-- EXERCISE REQUIREMENTS --
Copy down all of the data underneath, exactly as shown.

━━ SOURCE MATERIAL ━━

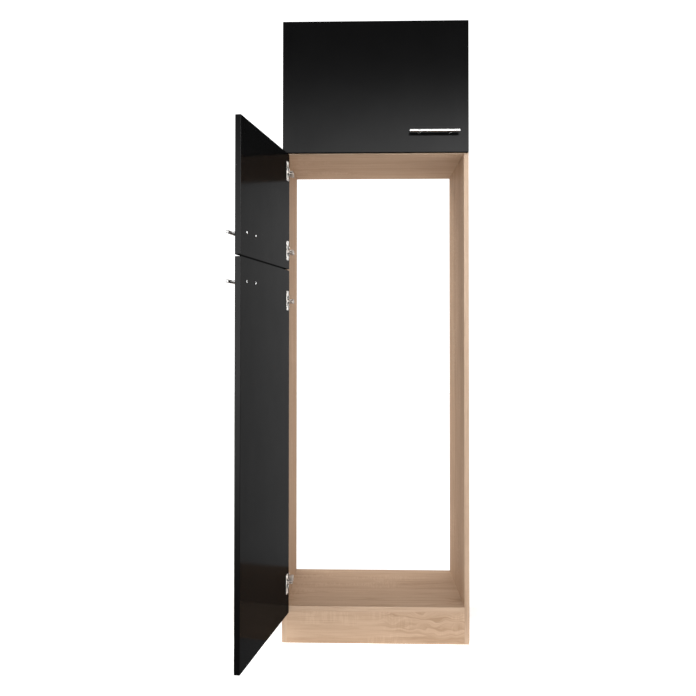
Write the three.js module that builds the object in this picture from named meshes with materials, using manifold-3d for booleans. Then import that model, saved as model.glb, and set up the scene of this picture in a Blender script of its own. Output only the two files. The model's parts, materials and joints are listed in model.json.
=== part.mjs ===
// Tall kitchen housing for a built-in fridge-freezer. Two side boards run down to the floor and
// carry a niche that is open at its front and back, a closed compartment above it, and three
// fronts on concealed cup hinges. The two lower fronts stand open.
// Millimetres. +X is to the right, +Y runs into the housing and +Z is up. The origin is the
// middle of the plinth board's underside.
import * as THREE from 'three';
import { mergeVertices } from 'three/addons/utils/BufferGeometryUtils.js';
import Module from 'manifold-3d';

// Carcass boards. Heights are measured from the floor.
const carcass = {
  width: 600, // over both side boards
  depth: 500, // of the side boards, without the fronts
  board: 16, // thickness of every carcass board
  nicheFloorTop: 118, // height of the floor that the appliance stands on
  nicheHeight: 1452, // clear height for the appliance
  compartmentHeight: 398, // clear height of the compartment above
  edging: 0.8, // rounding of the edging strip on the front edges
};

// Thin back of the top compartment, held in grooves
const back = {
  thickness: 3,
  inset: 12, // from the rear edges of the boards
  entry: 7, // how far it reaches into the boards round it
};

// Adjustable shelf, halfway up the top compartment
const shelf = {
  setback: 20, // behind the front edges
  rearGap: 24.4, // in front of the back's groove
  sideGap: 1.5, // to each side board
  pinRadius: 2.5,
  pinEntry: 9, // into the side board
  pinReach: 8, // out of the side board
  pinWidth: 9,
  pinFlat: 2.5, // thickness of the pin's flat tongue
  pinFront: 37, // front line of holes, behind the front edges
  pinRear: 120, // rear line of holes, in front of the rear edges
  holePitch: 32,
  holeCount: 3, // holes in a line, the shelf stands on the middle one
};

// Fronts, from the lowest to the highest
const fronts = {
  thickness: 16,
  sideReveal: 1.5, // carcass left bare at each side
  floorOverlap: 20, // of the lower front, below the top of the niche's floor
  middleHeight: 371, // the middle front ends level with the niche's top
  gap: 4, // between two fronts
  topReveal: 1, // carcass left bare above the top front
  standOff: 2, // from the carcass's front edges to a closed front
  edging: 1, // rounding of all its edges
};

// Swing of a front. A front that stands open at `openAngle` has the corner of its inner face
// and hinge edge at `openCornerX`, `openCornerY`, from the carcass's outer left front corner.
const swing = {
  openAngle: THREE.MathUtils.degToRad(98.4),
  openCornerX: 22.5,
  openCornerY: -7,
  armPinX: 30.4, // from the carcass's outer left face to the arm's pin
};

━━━

-- SOLUTION TO THIS TASK --
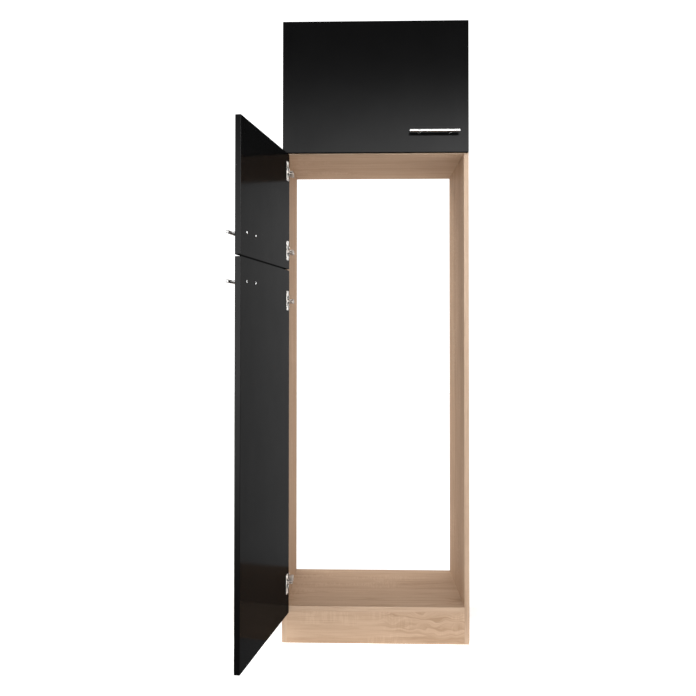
Write the three.js module that builds the object in this picture from named meshes with materials, using manifold-3d for booleans. Then import that model, saved as model.glb, and set up the scene of this picture in a Blender script of its own. Output only the two files. The model's parts, materials and joints are listed in model.json.
=== part.mjs ===
// Tall kitchen housing for a built-in fridge-freezer. Two side boards run down to the floor and
// carry a niche that is open at its front and back, a closed compartment above it, and three
// fronts on concealed cup hinges. The two lower fronts stand open.
// Millimetres. +X is to the right, +Y runs into the housing and +Z is up. The origin is the
// middle of the plinth board's underside.
import * as THREE from 'three';
import { mergeVertices } from 'three/addons/utils/BufferGeometryUtils.js';
import Module from 'manifold-3d';

// Carcass boards. Heights are measured from the floor.
const carcass = {
  width: 600, // over both side boards
  depth: 500, // of the side boards, without the fronts
  board: 16, // thickness of every carcass board
  nicheFloorTop: 118, // height of the floor that the appliance stands on
  nicheHeight: 1452, // clear height for the appliance
  compartmentHeight: 398, // clear height of the compartment above
  edging: 0.8, // rounding of the edging strip on the front edges
};

// Thin back of the top compartment, held in grooves
const back = {
  thickness: 3,
  inset: 12, // from the rear edges of the boards
  entry: 7, // how far it reaches into the boards round it
};

// Adjustable shelf, halfway up the top compartment
const shelf = {
  setback: 20, // behind the front edges
  rearGap: 24.4, // in front of the back's groove
  sideGap: 1.5, // to each side board
  pinRadius: 2.5,
  pinEntry: 9, // into the side board
  pinReach: 8, // out of the side board
  pinWidth: 9,
  pinFlat: 2.5, // thickness of the pin's flat tongue
  pinFront: 37, // front line of holes, behind the front edges
  pinRear: 120, // rear line of holes, in front of the rear edges
  holePitch: 32,
  holeCount: 3, // holes in a line, the shelf stands on the middle one
};

// Fronts, from the lowest to the highest
const fronts = {
  thickness: 16,
  sideReveal: 1.5, // carcass left bare at each side
  floorOverlap: 20, // of the lower front, below the top of the niche's floor
  middleHeight: 371, // the middle front ends level with the niche's top
  gap: 4, // between two fronts
  topReveal: 1, // carcass left bare above the top front
  standOff: 2, // from the carcass's front edges to a closed front
  edging: 1, // rounding of all its edges
};

// Swing of a front. A front that stands open at `openAngle` has the corner of its inner face
// and hinge edge at `openCornerX`, `openCornerY`, from the carcass's outer left front corner.
const swing = {
  openAngle: THREE.MathUtils.degToRad(98.4),
  openCornerX: 22.5,
  openCornerY: -7,
  armPinX: 30.4, // from the carcass's outer left face to the arm's pin
};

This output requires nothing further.